*Goal*: Please repeat, exactly and with nothing added, the lines running from the line that contains "const cocoon = new" to the line that contains "obj.parent = empty", both lines included.
** Start of Supplied data **
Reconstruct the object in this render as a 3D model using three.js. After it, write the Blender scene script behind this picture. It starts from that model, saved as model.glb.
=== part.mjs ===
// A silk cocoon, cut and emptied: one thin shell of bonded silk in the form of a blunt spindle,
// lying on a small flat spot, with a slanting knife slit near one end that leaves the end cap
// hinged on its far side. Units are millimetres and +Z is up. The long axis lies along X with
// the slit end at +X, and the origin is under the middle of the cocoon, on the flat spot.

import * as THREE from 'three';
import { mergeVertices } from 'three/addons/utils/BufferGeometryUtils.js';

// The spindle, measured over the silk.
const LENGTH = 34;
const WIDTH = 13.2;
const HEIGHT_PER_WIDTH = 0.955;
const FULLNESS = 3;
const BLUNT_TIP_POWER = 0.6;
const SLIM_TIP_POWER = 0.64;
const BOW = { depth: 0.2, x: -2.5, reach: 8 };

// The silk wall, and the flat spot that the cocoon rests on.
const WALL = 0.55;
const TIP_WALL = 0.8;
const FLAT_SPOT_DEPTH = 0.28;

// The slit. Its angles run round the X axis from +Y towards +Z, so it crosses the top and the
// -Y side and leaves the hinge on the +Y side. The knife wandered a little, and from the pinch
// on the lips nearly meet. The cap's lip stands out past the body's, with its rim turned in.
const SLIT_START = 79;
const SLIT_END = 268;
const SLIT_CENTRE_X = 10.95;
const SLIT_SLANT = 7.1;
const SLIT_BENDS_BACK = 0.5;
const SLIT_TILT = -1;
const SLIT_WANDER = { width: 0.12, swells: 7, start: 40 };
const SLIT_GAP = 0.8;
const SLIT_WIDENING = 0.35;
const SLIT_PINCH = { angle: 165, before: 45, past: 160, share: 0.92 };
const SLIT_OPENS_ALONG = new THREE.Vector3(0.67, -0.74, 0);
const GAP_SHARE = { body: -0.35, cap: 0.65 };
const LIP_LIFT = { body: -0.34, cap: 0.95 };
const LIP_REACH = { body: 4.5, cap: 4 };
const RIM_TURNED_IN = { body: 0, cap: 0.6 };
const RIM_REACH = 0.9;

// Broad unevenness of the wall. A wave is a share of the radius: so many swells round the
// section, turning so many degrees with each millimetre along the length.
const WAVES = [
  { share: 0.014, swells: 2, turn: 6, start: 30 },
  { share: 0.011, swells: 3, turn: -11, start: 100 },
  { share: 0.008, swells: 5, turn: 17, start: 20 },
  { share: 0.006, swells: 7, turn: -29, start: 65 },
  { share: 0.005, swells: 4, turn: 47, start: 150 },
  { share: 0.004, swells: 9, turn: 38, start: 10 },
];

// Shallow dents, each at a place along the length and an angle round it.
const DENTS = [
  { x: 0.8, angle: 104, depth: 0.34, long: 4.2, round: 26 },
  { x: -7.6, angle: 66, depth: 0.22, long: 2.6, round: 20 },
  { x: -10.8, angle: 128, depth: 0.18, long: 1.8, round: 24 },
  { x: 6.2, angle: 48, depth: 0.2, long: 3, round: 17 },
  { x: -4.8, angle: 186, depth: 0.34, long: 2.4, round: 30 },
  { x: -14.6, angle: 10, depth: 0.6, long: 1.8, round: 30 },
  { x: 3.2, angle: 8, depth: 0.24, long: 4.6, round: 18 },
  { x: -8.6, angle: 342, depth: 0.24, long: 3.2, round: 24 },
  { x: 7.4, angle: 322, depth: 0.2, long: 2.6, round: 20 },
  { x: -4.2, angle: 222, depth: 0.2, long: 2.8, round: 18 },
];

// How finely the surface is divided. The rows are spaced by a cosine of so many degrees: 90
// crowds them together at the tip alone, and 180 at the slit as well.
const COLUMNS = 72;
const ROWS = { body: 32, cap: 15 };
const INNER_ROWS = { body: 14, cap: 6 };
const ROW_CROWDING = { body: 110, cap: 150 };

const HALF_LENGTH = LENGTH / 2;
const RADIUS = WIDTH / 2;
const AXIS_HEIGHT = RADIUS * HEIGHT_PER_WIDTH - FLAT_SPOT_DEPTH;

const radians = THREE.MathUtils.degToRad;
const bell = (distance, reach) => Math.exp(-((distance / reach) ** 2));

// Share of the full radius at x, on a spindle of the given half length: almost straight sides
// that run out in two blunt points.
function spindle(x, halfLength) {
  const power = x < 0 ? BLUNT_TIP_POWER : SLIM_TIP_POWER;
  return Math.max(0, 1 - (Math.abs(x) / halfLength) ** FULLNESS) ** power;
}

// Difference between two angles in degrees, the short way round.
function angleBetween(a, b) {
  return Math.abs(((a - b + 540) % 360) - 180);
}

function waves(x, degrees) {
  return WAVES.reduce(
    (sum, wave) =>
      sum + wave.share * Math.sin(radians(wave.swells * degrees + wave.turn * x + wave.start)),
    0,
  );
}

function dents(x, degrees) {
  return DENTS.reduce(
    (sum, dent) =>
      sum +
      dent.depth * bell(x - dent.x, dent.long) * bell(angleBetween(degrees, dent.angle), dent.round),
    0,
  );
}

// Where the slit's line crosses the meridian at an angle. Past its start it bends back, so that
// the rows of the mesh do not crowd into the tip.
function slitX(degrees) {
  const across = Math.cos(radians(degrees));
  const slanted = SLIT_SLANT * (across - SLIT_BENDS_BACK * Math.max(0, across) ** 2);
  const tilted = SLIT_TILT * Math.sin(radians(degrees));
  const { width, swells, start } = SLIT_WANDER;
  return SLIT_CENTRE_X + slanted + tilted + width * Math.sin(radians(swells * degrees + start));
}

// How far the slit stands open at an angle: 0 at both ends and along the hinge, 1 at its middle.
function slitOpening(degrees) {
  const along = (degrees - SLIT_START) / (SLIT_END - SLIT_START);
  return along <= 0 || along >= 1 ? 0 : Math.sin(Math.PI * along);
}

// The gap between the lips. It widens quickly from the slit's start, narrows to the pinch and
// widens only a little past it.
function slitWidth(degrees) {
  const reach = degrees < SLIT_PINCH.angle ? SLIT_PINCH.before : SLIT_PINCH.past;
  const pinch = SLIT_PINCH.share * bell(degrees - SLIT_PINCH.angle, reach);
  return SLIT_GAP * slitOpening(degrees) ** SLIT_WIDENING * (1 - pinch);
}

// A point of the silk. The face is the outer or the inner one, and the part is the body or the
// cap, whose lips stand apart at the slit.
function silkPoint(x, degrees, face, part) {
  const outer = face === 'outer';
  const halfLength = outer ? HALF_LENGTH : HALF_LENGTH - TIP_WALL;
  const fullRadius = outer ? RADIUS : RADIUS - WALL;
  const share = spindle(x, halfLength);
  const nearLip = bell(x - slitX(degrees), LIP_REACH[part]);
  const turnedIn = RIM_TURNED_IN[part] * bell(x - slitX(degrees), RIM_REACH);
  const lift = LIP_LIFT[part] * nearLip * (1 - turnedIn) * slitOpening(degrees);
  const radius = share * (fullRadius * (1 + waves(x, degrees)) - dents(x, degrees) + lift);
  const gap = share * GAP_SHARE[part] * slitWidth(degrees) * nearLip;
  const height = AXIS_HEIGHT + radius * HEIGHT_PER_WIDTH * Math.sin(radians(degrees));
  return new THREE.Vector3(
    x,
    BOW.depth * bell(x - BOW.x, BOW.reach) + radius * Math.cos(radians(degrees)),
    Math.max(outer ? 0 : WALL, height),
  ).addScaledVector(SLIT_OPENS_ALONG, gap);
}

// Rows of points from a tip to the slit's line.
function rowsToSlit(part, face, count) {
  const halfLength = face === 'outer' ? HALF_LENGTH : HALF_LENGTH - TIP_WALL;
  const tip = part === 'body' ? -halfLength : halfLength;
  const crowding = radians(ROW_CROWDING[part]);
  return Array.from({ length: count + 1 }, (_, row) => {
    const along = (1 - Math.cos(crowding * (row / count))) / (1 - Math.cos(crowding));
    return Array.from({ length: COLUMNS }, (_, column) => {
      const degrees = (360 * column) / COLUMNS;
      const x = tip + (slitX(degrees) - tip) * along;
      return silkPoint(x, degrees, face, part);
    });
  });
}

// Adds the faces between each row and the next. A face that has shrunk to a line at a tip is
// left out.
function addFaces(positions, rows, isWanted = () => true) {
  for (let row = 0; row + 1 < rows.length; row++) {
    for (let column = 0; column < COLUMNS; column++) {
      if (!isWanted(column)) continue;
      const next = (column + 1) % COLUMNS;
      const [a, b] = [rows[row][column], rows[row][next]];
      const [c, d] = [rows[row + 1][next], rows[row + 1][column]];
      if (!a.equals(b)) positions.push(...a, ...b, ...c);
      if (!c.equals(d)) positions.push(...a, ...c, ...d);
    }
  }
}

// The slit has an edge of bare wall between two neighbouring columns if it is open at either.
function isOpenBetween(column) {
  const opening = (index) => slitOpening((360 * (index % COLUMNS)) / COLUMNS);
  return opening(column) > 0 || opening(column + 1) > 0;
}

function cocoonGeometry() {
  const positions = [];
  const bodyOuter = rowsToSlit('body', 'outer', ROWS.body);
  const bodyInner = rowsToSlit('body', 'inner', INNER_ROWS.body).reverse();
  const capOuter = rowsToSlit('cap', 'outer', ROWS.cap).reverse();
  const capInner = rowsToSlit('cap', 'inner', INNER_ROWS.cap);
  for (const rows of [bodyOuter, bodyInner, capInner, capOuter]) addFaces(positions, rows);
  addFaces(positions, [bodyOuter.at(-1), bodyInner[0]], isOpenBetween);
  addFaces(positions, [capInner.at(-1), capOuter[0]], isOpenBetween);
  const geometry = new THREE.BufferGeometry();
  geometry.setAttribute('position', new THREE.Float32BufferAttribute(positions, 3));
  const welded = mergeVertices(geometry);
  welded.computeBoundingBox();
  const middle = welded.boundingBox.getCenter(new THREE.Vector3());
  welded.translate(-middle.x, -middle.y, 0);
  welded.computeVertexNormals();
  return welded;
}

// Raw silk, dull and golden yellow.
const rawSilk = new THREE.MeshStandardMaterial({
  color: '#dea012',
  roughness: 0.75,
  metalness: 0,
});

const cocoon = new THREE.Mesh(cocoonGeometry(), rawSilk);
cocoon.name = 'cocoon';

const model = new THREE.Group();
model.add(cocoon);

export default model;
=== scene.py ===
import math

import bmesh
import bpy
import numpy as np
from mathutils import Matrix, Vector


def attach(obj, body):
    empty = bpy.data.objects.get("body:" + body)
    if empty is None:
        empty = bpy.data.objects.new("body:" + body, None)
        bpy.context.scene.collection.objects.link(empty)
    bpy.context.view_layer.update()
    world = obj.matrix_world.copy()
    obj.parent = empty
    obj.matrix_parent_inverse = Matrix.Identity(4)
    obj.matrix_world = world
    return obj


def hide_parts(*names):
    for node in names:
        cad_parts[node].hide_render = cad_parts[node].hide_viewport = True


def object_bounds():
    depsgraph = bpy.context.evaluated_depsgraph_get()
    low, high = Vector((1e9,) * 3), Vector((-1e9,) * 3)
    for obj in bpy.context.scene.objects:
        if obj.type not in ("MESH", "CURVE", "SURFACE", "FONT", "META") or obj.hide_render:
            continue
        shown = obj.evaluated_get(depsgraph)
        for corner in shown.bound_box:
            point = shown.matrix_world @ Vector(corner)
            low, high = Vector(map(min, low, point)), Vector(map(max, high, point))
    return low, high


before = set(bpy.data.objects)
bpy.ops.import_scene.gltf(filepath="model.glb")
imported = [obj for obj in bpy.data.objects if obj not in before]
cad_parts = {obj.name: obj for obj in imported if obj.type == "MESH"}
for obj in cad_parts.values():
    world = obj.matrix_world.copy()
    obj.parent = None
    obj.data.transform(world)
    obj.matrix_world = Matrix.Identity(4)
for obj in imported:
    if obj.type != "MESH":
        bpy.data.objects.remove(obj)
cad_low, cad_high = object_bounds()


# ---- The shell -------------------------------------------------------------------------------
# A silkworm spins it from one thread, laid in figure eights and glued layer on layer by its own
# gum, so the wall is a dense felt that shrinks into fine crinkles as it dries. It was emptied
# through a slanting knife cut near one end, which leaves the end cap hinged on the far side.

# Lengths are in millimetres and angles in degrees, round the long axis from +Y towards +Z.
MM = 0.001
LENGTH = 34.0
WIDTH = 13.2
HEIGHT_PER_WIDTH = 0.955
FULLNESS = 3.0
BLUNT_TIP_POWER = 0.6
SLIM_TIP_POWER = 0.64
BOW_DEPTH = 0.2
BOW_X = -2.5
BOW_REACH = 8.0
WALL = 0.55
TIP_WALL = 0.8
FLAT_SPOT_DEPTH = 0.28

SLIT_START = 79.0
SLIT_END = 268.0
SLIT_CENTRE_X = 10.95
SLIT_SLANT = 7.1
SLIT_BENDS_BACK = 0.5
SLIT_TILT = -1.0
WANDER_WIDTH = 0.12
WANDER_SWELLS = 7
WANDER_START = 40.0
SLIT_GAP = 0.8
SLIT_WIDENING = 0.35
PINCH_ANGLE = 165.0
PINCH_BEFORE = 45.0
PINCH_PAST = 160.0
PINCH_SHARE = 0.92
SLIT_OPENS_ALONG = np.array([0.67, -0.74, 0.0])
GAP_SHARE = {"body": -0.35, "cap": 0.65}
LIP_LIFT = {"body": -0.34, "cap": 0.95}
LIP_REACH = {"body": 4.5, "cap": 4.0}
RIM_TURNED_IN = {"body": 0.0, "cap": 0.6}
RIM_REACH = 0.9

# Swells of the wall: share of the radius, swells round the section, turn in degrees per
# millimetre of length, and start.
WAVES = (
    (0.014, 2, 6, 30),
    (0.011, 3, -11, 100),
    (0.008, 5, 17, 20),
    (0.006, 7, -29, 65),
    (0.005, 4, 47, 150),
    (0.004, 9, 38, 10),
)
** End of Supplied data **
*Finished answer*:
const cocoon = new THREE.Mesh(cocoonGeometry(), rawSilk);
cocoon.name = 'cocoon';

const model = new THREE.Group();
model.add(cocoon);

export default model;
=== scene.py ===
import math

import bmesh
import bpy
import numpy as np
from mathutils import Matrix, Vector


def attach(obj, body):
    empty = bpy.data.objects.get("body:" + body)
    if empty is None:
        empty = bpy.data.objects.new("body:" + body, None)
        bpy.context.scene.collection.objects.link(empty)
    bpy.context.view_layer.update()
    world = obj.matrix_world.copy()
    obj.parent = empty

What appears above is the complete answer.